The Senate also said  no gubernatorial candidate should during the election spend above N1 billion; senatorial candidate, N100 million; House of Representatives, N70 million; State House of Assembly, N30 million; LG chairman, N30 million and councillorship, not above N5 million, in line with amendment of sections 91(1to 7) According to the amendment, no individual or other entity shall donate to a candidate more that N10,000,000.000. Section 91(10) stipulates that “ a candidate who knowingly acts in contravention of this section, commits an offence and is liable on conviction to a fine of one per cent of the amount permitted as the limit of campaign expenditure under this Act or Imprisonment for a term not exceeding 12 months or both.’’ These followed the presentation of lead debate on A Bill for an Act to Amend the Independent National Electoral Commission, INEC, Act 2010 and for other matters connected therewith, 2018 (SB. 699) as presented by the Chairman, Senate Committee on INEC, Senator Suleiman Nazif (Bauchi North).

The bill was, however, read the second time and the Senate President, Dr.
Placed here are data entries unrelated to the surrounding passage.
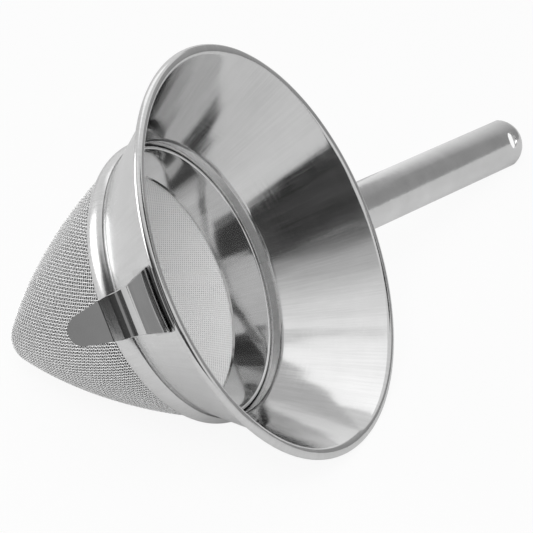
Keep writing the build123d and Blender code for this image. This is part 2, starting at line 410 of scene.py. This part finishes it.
# Cloths
def cone_points(gap):
    """Top, knee, side middle, tangent point, tip middle and tip of the cone's line at a gap."""
    fall = (collar_mid_top_r - collar_mid_bottom_r) / (COLLAR_BOTTOM - COLLAR_TOP)
    face_top_r = collar_mid_top_r + COLLAR_SHEET / 2 + gap
    top = Vector((face_top_r - (cloth_top - COLLAR_TOP) * fall, -cloth_top))
    knee = Vector((collar_mid_bottom_r + COLLAR_SHEET / 2 + gap, -COLLAR_BOTTOM))
    tip_r = CONE_TIP_R - support_outside + gap
    side_r = CONE_SIDE_R - support_outside + gap
    centre = Vector((0, CONE_TIP_R - CONE_DEPTH))
    # The side's centre is side_r from the knee and side_r less tip_r from the tip's centre
    chord = (knee - centre).length
    way = (knee - centre) / chord
    along = ((side_r - tip_r) ** 2 - side_r**2 + chord**2) / (2 * chord)
    across = math.sqrt((side_r - tip_r) ** 2 - along**2)
    side_centre = centre + way * along + Vector((-way.y, way.x)) * across
    tangent = centre + (centre - side_centre).normalized() * tip_r
    side = side_centre + ((knee + tangent) / 2 - side_centre).normalized() * side_r
    tip = centre - Vector((0, tip_r))
    tip_middle = centre + ((tangent + tip) / 2 - centre).normalized() * tip_r
    return [tuple(p) for p in (top, knee, side, tangent, tip_middle, tip)]


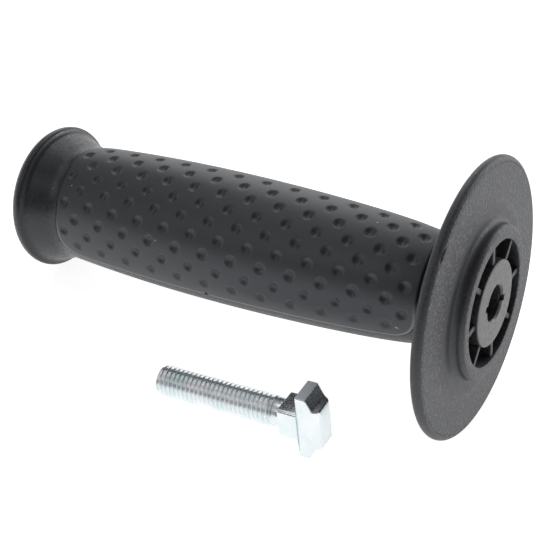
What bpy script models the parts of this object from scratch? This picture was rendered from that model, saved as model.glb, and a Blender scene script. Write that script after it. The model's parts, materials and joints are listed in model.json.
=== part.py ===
# Side handle of a hand-held power tool, with its T-head clamping bolt lying loose beside it.
# Lengths are in metres. +Z is up and the set lies on the plane Z = 0, as both pieces come to rest.
# Stations along the handle count back from the face of its hub, towards the end knob.

import math

import bmesh
import bpy
from mathutils import Matrix
from mathutils import Vector

MM = 0.001

# Gap that separate pieces keep where they seat on each other
SEAT_GAP = 0.3 * MM

# How far a cutter or a joined block runs past the surface that it crosses
OVERRUN = 0.8 * MM
SAME_LENGTH = 0.01 * MM

# Hub, bolt bore and the ring of pockets round the hub
BORE_RADIUS = 4.4 * MM
BORE_DEPTH = 38.0 * MM
BORE_CHAMFER = 0.5 * MM
HUB_RADIUS = 10.7 * MM
FACE_EDGE = 0.4 * MM
POCKET_WIDTH = 4.8 * MM
POCKET_DEPTH = 6.0 * MM
RIB_COUNT = 8
RIB_THICKNESS = 1.3 * MM
RIB_RECESS = 0.55 * MM
NOTCH_REACH = 5.9 * MM
NOTCH_WIDTH = 1.6 * MM
NOTCH_DEPTH = 1.0 * MM
NOTCH_ANGLE = math.radians(75.0)

# Boss round the pockets, and the low collar at its foot
BOSS_WALL = 3.45 * MM
BOSS_RADIUS = HUB_RADIUS + POCKET_WIDTH + BOSS_WALL
BOSS_ROUND = 1.3 * MM
COLLAR_DEPTH = 2.95 * MM
COLLAR_FILLET = 1.5 * MM
COLLAR_WIDTH = 2.3 * MM
COLLAR_SLOPE = 0.7 * MM

# Flange disc that keeps the hand off the tool, with a half-round rim
DISC_FRONT = 3.35 * MM
DISC_THICKNESS = 2.86 * MM
DISC_BACK = DISC_FRONT + DISC_THICKNESS
RIM_RADIUS = 34.5 * MM
RIM_ROUND = DISC_THICKNESS / 2.0
NECK_FILLET = 6.8 * MM

# Grip: radius over the pads, largest at the belly and falling off towards both necks
BELLY_RADIUS = 17.5 * MM
BELLY_STATION = 78.0 * MM
FLANGE_END_FALL = 3.0 * MM
FLANGE_NECK_FALL = 0.8 * MM
KNOB_END_FALL = 1.5 * MM

# Soft pads let into the grip, one on each side
PAD_NECK_GAP = 1.0 * MM
PAD_START = DISC_BACK + NECK_FILLET + PAD_NECK_GAP
PAD_END = 118.9 * MM
PAD_HALF_ANGLE = math.radians(72.6)
PAD_CORNER = 7.0 * MM
PAD_THICKNESS = 2.3 * MM
PAD_PROUD = 0.3 * MM
OUTLINE_DEPTH = 9.0 * MM
PAD_ANGLES = {"grip_pad_front": math.radians(225.0), "grip_pad_rear": math.radians(45.0)}

# Staggered dimples in the pads
DIMPLE_RADIUS = 1.45 * MM
DIMPLE_DEPTH = 0.5 * MM
DIMPLE_LIFT = 0.3 * MM
DIMPLE_INSET = 3.34 * MM
DIMPLE_FIRST = PAD_START + DIMPLE_INSET
DIMPLE_PITCH = 8.234 * MM
DIMPLE_ROWS = 9
DIMPLE_ROWS_ROUND = 26
DIMPLE_SIDES = 8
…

Bukola Saraki, referred it to the Committee on INEC to report back next Tuesday. In his presentation, Nazif, who recalled that the bill was passed by the National Assembly before it proceeded on its annual recess on July 24 and transmitted for assent but was declined by President Muhammadu Buhari, said the President had given reasons for declining assent, adding that the observations had been noted. According to him, Buhari has made observations of “cross referencing error, fears of increased cost of conducting elections”, among others. Contributing, some lawmakers raised objections to some of the provisions in the proposed amendment bill, saying they were unimplementable.

The Deputy President of the Senate, Ike Ekweremadu, who raised concern on some sections of the bill, said:   “I am worried about item seven which is Section 140 (5).  It reads, ‘if at the point of display or distribution of ballot papers by the commission, a candidate or his agent discovers that his name, name or logo of his party is omitted, a candidate or his agent shall notify the commission. ‘’The commission shall: a. Cancel the election to rectify the omission, b. Appoint another date for the election.

“I think this is very dangerous, because what happens is that somebody who believes he will lose the election will raise an objection without even consulting the other candidates, and write to INEC. “INEC now believes him and then postpones the election, which now becomes an isolated election where you cannot determine what will happen. I think this would be unfair to the rest candidates.

“So, I suggest that sample ballot papers should be displayed before the election to give candidates and their parties room to make their inputs before election day, rather than wait till election day for objections to be raise.” On his part, Senator James Manager, PDP, Delta South,  said there was need to do a thorough job on the bill to enable the President assent to it this time, adding that it was the fourth time the bill was being worked on by the legislature.